Remains from the Palaeolithic to the Bronze Age show a human presence in the area in prehistoric times. It has been hypothesized that this was one of the last places inhabited by Neanderthal man. Despite the presence of remains from the Iberians, dating to the late Bronze Age, the first traces of urban structures (perhaps identifiable with the ancient Sucaelo) date to the Roman times. Archaeological findings include a marble statue of Hercules, now in the National Archaeological Museum of Spain at Madrid.

After the Muslim conquest in 713, the town was renamed Qal'at (قلعة), an Arabic term meaning "fortified city". In the following centuries, Umayyad caliph Al-Hakam II (971–976) had a series of watchtowers built to defend the city from the Viking/Norman incursions; today 12 of the 15 original towers remain. Around the year 1000 the principal tower, the Mota, became a true fortress, one of the mainstays of the Al-Andalus defence against the Christian Reconquista. In the 12th century it was the fief of the Banu Said family, and became known as Qal'at Banu Said, or Alcalá de Benzaide in Christian sources.

After the dissolution of the caliphate and its fragmentation in a series of taifa small kingdoms, Qa'lat was a stronghold of the Kingdom of Granada. From here numerous raids were launched against Jaén and other frontier areas of the Kingdom of Castile. The city was finally captured on 15 August 1341 by Alfonso XI of Castile, who granted it the title Real (Royal), which after that was part of its name.

Alcalá remained under the jurisdiction of Jorquera until 1364, when king Peter I gave it the privilege of a Government Council, under the royal crown and the state of Villena. It was elevated to the rank of city in 1432 by king John II. After a flourishing period, the conquest of Granada in 1492 stripped Alcalá of its strategic importance. The population started to move from the upper hill to the now safer slopes, thus gradually creating the current settlement. The city remained under the marquesses of Villena until the early 16th century, when the centralism introduced by the Catholic Monarchs started to reduce the power of the barons, although the marquisate remained in existence until the 19th century. The depopulation of the La Mota hill ended after the Peninsular War against the Napoleonic troops who occupied the fortress from 1810 and 1812. On retreat the Napoleonic forces set fire to the upper city, resulting in partial destruction of the Abbey Church.
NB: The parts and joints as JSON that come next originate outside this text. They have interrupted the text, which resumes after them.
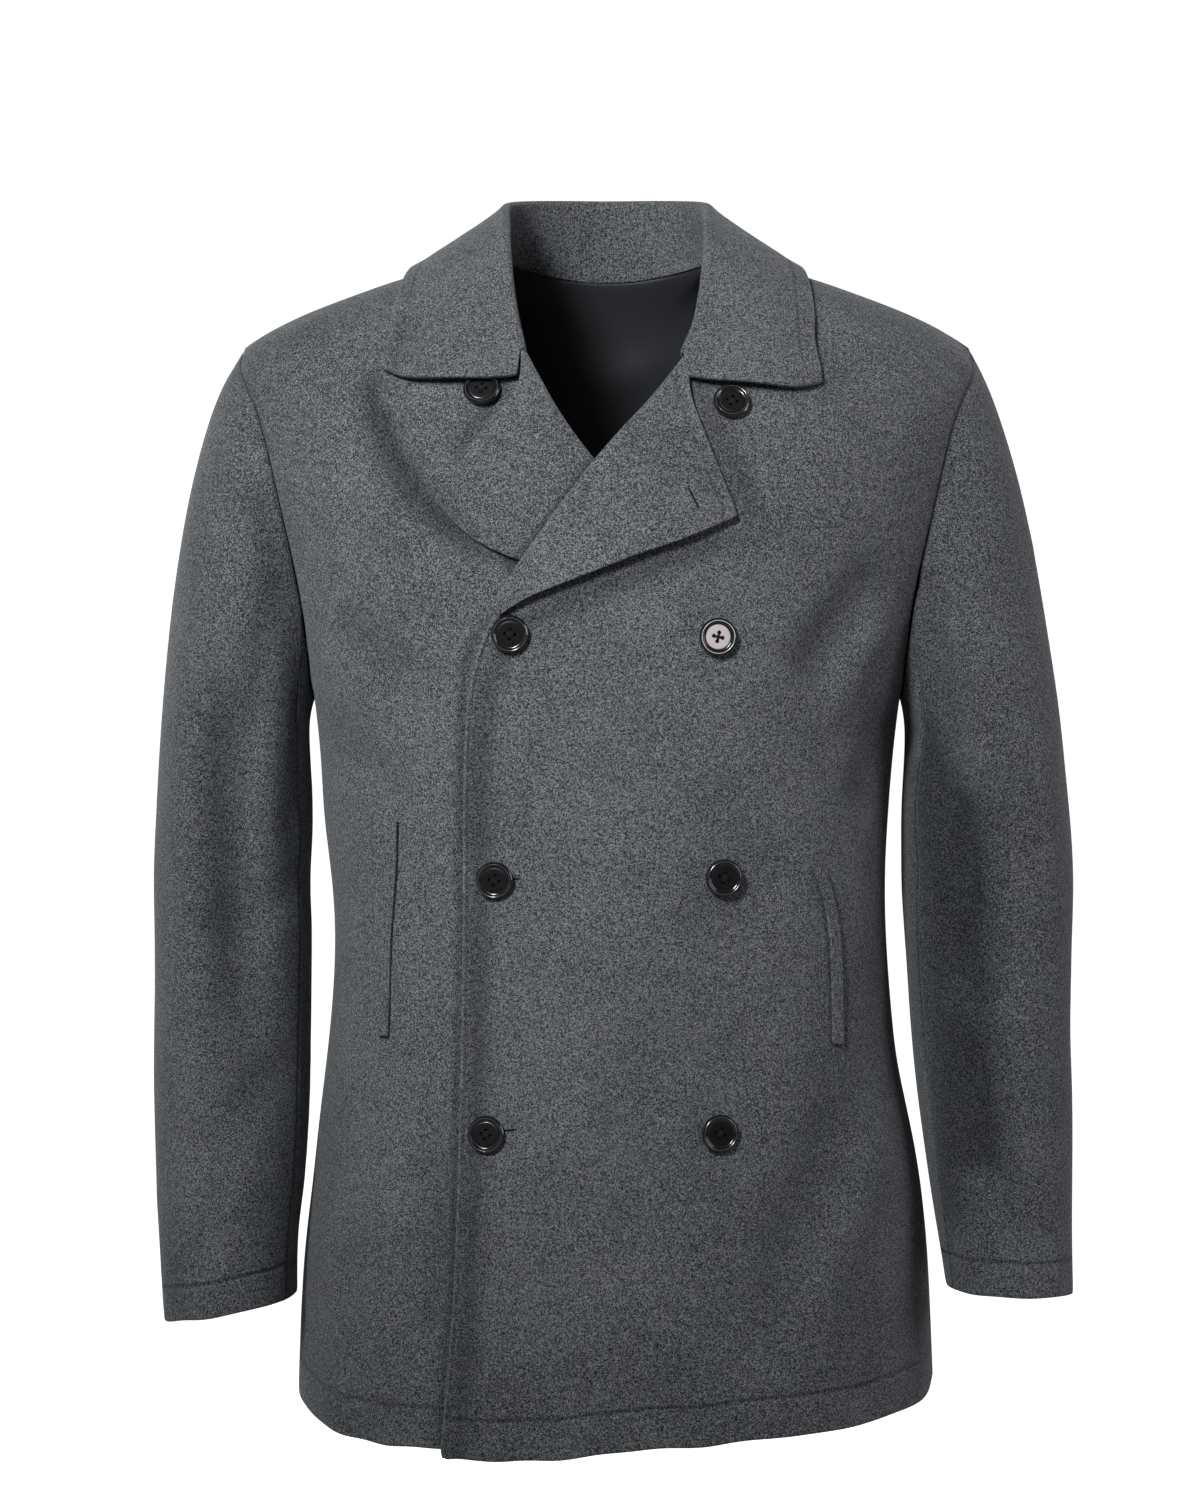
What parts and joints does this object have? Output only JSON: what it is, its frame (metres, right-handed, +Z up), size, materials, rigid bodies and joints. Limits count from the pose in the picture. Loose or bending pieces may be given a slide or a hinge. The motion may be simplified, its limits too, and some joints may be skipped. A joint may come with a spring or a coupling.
{
  "type": "pea coat",
  "caption": "Double-breasted pea coat of heavy grey wool, in its worn hollow form: closed front, notched lapels, broad fold-over collar and long two-piece sleeves.",
  "frame": {"origin": "between the high points of the shoulders, at the base of the wearer's neck", "axes": "+Z up along the body, +X to the wearer's left, +Y to the back"},
  "size_m": [0.6142, 0.2972, 0.823],
  "materials": {
    "wool": "heathered mid-grey felted wool, matt",
    "button": "black, polished"
  },
  "bodies": {
    "root": {"back": "wool", "front_left": "wool", "front_right": "wool", "lapel_left": "wool", "lapel_right": "wool", "collar": "wool", "sleeve_top_left": "wool", "sleeve_under_left": "wool", "sleeve_top_right": "wool", "sleeve_under_right": "wool", "pocket_welt_left": "wool", "pocket_welt_right": "wool", "button_top_left": "button", "button_top_right": "button", "button_upper_left": "button", "button_upper_right": "button", "button_middle_left": "button", "button_middle_right": "button", "button_lower_left": "button", "button_lower_right": "button"}
  },
  "joints": []
}
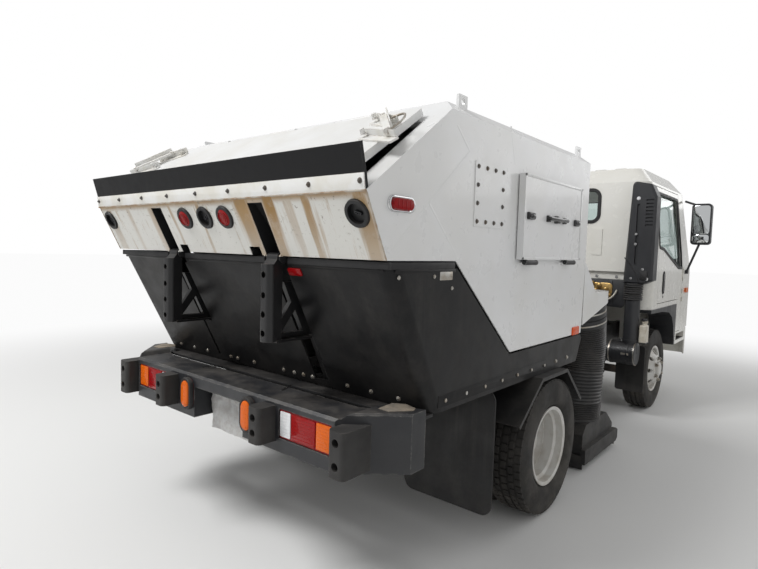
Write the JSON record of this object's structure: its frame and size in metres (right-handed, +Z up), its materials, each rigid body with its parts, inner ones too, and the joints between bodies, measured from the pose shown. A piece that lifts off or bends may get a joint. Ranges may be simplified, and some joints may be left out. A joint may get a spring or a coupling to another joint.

During the Spanish Civil War, Alcalá was taken by the Nationalists, who held it until the end of the conflict. The city suffered considerable destruction, due to its vicinity to the hostilities.

==Main sights==
- La Mota fortress, of Islamic origin, on the hill with the same name
- Alcazaba, a fortified precinct with a triangular shape, with three towers
- Murallas, a line of walls with several towers,
- Palacio Abacial (18th century), now housing the Museum of Alcalà la Real
- Pilar de la calle Oteros, a monumental plinth for water from 1746
- Pilar de la Mora
- Pilar de los Álamos (1552)
- Pilar de la Toquela (1517)
- Roman bridge on the Guadalcoton river, nearby the city
- Batmale House (Early 19th century)
- Casa Pineda, a Muslim edifice in stone, recently restored
- Ayuntamiento (Town Hall)
- Convent of san José de los Capucinos (17th century), now housing municipal offices and a library
- Iglesia Mayor Abacial (main Abbey church) with towers, built in 1530
- Church of San Domingo de Silos, in Gothic-mudéjar style (1341), with a 16th-century tower
- Church of San Juan (15th-18th centuries)
- Iglesia de las Angustias ("Church of the Pains") from 1747.
- Iglesia de Consolación (16th-17th centuries)
- Church of San Antonio (1753)
- Convento de la Encarnación (1630), in Baroque style

==Economy==
The economy is mostly based on olives and oil production. Other resources include cherries, shepherding, craftsmanship, plastic industry and metalworks.

The city's economy is growing at reduced speed if compared to the neighbouring towns, and numerous young people from Alcalá la Real move to Granada in search of jobs.

==Twin towns==
- GER Lohfelden, Germany
- ESP Figueres, Spain since 1989 in connection with Pep Ventura, who modernized the sardana and it subsequently became the traditional dance of Catalonia. He was born in Alcalá la Real in 1817.